Pragmatism and Other Writings Metaphors and Similes

Pragmatism and Other Writings Metaphors and Similes

A Hotel Corridor

James references Italian writer and pragmatist Giovanni Papini to provide a metaphor for understanding the placement of pragmatism within the world philosophy.

[Pragmatism] lies in the midst of our theories, like a corridor in a hotel.

James goes on to illuminate this comparison by suggesting that as a philosophical theory it allows one to peek into the rooms lining its path where one may find an atheist situated across the hall from a devout penitent, thus suggesting that everyone adopts their own version of an pragmatic outlook to suit their larger philosophy.

Pragmatism and Progress

In a passage considering the relationship of hypothetical theory the pragmatism of practical application, James comments upon how technological advancement has significantly narrowed the gap; where what was once conceived only in terms of whether it could be done, progress has transformed the process of invention into how it can be used once it can be done. This existential turning point is placed within metaphorical context in the image of a man who

may drown in his wealth like a child in a bath-tub, who has turned on the water and who cannot turn it off.”

Theology

James winds things up by applying pragmatic conceptions to theological ideas. He accomplishes this through metaphor. Specifically, through a simile that compares the relationship of man to the greater mysteries of God to that of cats and dogs who are equally clueless about the mysteries, but enjoy daily revelations of a shared kinship with their owns, so is man able to philosophize about a God with whom he sees an established kinship.

I believe rather that we stand in much the same relation to the whole of the universe as our canine and feline pets do to the whole of human life.”

“the dead heart of the living tree”

The dead heart of the living is the metaphor James engages for a critique of those rational “truths” conceived to be inherent and not subject to experience and understanding.
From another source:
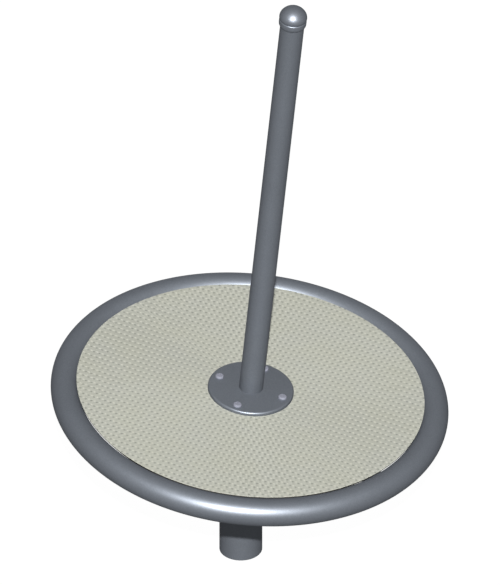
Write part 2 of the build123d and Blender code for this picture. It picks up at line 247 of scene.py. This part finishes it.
def powder_coat(name, hex_colour):
    material, tree, shader, place = new_finish(name)
    flakes = add(tree, "TexVoronoi", {"Vector": place, "Scale": per_metre(flake_mm)})
    flake = add(tree, "SeparateColor", {"Color": flakes.outputs["Color"]}).outputs["Red"]
    drift = add(tree, "TexNoise", {"Vector": place, "Scale": per_metre(drift_mm), "Detail": 3.0})
    scuffs = add(tree, "TexNoise", {
        "Vector": place, "Scale": per_metre(scuff_mm), "Detail": 6.0, "Roughness": 0.7})
    coat = linear(hex_colour)
    thin = [c * 1.10 for c in coat[:3]] + [1.0]
    thick = [c * 0.92 for c in coat[:3]] + [1.0]
    tone = add(tree, "Mix", {
        "Factor": drift.outputs["Fac"], "A": thick, "B": thin}, data_type="RGBA")
    glint = add(tree, "MapRange", {"Value": flake, "To Min": 0.93, "To Max": 1.07})
    colour = add(tree, "Mix", {
        "Factor": 1.0, "A": tone.outputs[2], "B": glint.outputs["Result"]},
        data_type="RGBA", blend_type="MULTIPLY")
    tree.links.new(colour.outputs[2], shader.inputs["Base Color"])
    rub = add(tree, "MapRange", {
        "Value": scuffs.outputs["Fac"], "From Min": 0.35, "From Max": 0.65,
        "To Min": 0.44, "To Max": 0.48})
    tree.links.new(rub.outputs["Result"], shader.inputs["Roughness"])
    peel = add(tree, "TexNoise", {"Vector": place, "Scale": per_metre(ripple_mm), "Detail": 1.0})
    bump = add(tree, "Bump", {
        "Height": peel.outputs["Fac"], "Distance": ripple_height, "Strength": 0.6})
    tree.links.new(bump.outputs["Normal"], shader.inputs["Normal"])
    shader.inputs["Metallic"].default_value = half_metal
    shader.inputs["Specular Tint"].default_value = edge_tint
    return material


coat_grey = "90969f"
mica_coat = powder_coat("blue_grey_mica_powder_coat", coat_grey)
print("powder coat", [round(c, 3) for c in linear(coat_grey)[:3]])

# %% [markdown]
# ## Deck laminate
# The deck is a phenolic-faced panel, pressed against a coarse woven mesh so that wet soles grip it.
# The mesh leaves small pits where it knots, and knuckles between them. The pits and knuckles are
# real shapes, made further on. This finish paints the pits darker, as painted shade in the hollows,
# and the knuckles lighter, as a painted highlight. Its pattern uses the same spacing: the place is
# folded into one cell, and its distance to the middle of the pit and of the knuckle decides the
# tone. A fine paper-fibre mottle of about 3 mm covers it all.
# The pale faces are thin, and where the panel is sawn its edge is painted dark. This stands for
# its dark resin core and is also painted shade of the gap at the rim. The panel is drilled square
# to its mesh, so the lattice is turned like the circle of flange bolts.

# %% Deck laminate
cell_x, cell_y = 15.06 * mm, 17.2 * mm
pit_width, knuckle_width = 6.4 * mm, 6.0 * mm
knuckle_shift = Vector((cell_x / 2, 0.15 * cell_y))  # from a pit to the knuckle beside it
face_thickness, fibre_height = 0.8 * mm, 0.05 * mm
mottle_mm, cloud_mm = 3.0, 90.0
deck_under, deck_level, deck_bore, deck_radius = measure("deck_panel")
bolt_places = centres("flange_bolts")
first_bolt = max(bolt_places, key=lambda bolt: bolt.x)
lattice_turn = math.atan2(first_bolt.y, first_bolt.x)


def pressed_laminate(name, face_hex, pit_shade_hex, knuckle_highlight_hex, weather_hex, core_and_gap_shade_hex):
    material, tree, shader, place = new_finish(name)
    cell = (cell_x, cell_y, 1.0)
    squared = add(tree, "VectorRotate", {
        "Vector": place, "Angle": -lattice_turn}, rotation_type="Z_AXIS").outputs["Vector"]

    def spot(shift, width):
        """1 in the middle of each round spot of the lattice, fading to 0 at its edge."""
        moved = add(tree, "VectorMath", {
            0: squared, 1: (cell_x / 2 - shift.x, cell_y / 2 - shift.y, 0.0)}, operation="ADD")
        folded = add(tree, "VectorMath", {
            0: moved.outputs[0], 1: cell}, operation="MODULO")
        folded = add(tree, "VectorMath", {
            0: folded.outputs[0], 1: cell}, operation="ADD")
        folded = add(tree, "VectorMath", {
            0: folded.outputs[0], 1: cell}, operation="MODULO")
        flat = add(tree, "VectorMath", {
            0: folded.outputs[0], 1: (1.0, 1.0, 0.0)}, operation="MULTIPLY")
        away = add(tree, "VectorMath", {
            0: flat.outputs[0], 1: (cell_x / 2, cell_y / 2, 0.0)}, operation="DISTANCE")
        return add(tree, "MapRange", {
            "Value": away.outputs["Value"], "From Min": 0.3 * width, "From Max": 0.62 * width,
            "To Min": 1.0, "To Max": 0.0}, interpolation_type="SMOOTHSTEP").outputs["Result"]

    mottle = add(tree, "TexNoise", {
        "Vector": place, "Scale": per_metre(mottle_mm), "Detail": 5.0, "Roughness": 0.65})
    cloud = add(tree, "TexNoise", {"Vector": place, "Scale": per_metre(cloud_mm), "Detail": 2.0})
    # the knuckles' lighter colour is a painted highlight
    face_and_highlight = add(tree, "Mix", {
        "Factor": spot(knuckle_shift, knuckle_width), "A": linear(face_hex),
        "B": linear(knuckle_highlight_hex)}, data_type="RGBA")
    # the pits' darker colour is painted shade in the hollows
    shaded_pits = add(tree, "Mix", {
        "Factor": spot(Vector((0.0, 0.0)), pit_width), "A": face_and_highlight.outputs[2], "B": linear(pit_shade_hex)},
        data_type="RGBA")
    shade = add(tree, "MapRange", {
        "Value": mottle.outputs["Fac"], "From Min": 0.3, "From Max": 0.7,
        "To Min": 0.95, "To Max": 1.05})
    fibre = add(tree, "Mix", {
        "Factor": 1.0, "A": shaded_pits.outputs[2], "B": shade.outputs["Result"]},
        data_type="RGBA", blend_type="MULTIPLY")
    weather = add(tree, "MapRange", {
        "Value": cloud.outputs["Fac"], "From Min": 0.3, "From Max": 0.7,
        "To Min": 0.0, "To Max": 0.12})
    aged = add(tree, "Mix", {
        "Factor": weather.outputs["Result"], "A": fibre.outputs[2], "B": linear(weather_hex)},
        data_type="RGBA")
    level = add(tree, "SeparateXYZ", {"Vector": place}).outputs["Z"]
    # the sawn edge is painted dark: the resin core, and painted shade of the gap at the rim
    under_face = add(tree, "MapRange", {
        "Value": level, "From Min": deck_level - 1.2 * face_thickness,
        "From Max": deck_level - face_thickness, "To Min": 1.0, "To Max": 0.0})
    in_core_and_gap_shade = add(tree, "MapRange", {
        "Value": level, "From Min": deck_under + 0.8 * face_thickness,
        "From Max": deck_under + face_thickness, "To Max": under_face.outputs["Result"]})
    sawn = add(tree, "Mix", {
        "Factor": in_core_and_gap_shade.outputs["Result"], "A": aged.outputs[2], "B": linear(core_and_gap_shade_hex)},
        data_type="RGBA")
    tree.links.new(sawn.outputs[2], shader.inputs["Base Color"])
    grain = add(tree, "Bump", {
        "Height": mottle.outputs["Fac"], "Distance": fibre_height, "Strength": 0.5})
    tree.links.new(grain.outputs["Normal"], shader.inputs["Normal"])
    shader.inputs["Roughness"].default_value = 0.62
    return material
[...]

Truths such as those today termed “conventional wisdom” as well as prejudicial beliefs in a fact formed only as a result of traditional acceptance would thus be the unbeating heart in the natural world.

Stacked Similes

The inability of society to cut out the dead heart and look at anew at the rest of tree to discover a truth a lay hidden is later addressed by James in an excellent example of how writers sometimes use the power of multiple examples of comparison to drive home a single overarching metaphor:

Our ancestors may at certain moments have struck into ways of thinking which they might conceivably not have found. But once they did so, and after the fact, the inheritance continues. When you begin a piece of music in a certain key, you must keep the key to the end. You may alter your house ad libitum, but the ground-plan of the first architect persists – you can make great changes, but you cannot change a Gothic church into a Doric temple. You may rinse and rinse the bottle, but you can’t get the taste of the medicine or whiskey that first filled it wholly out.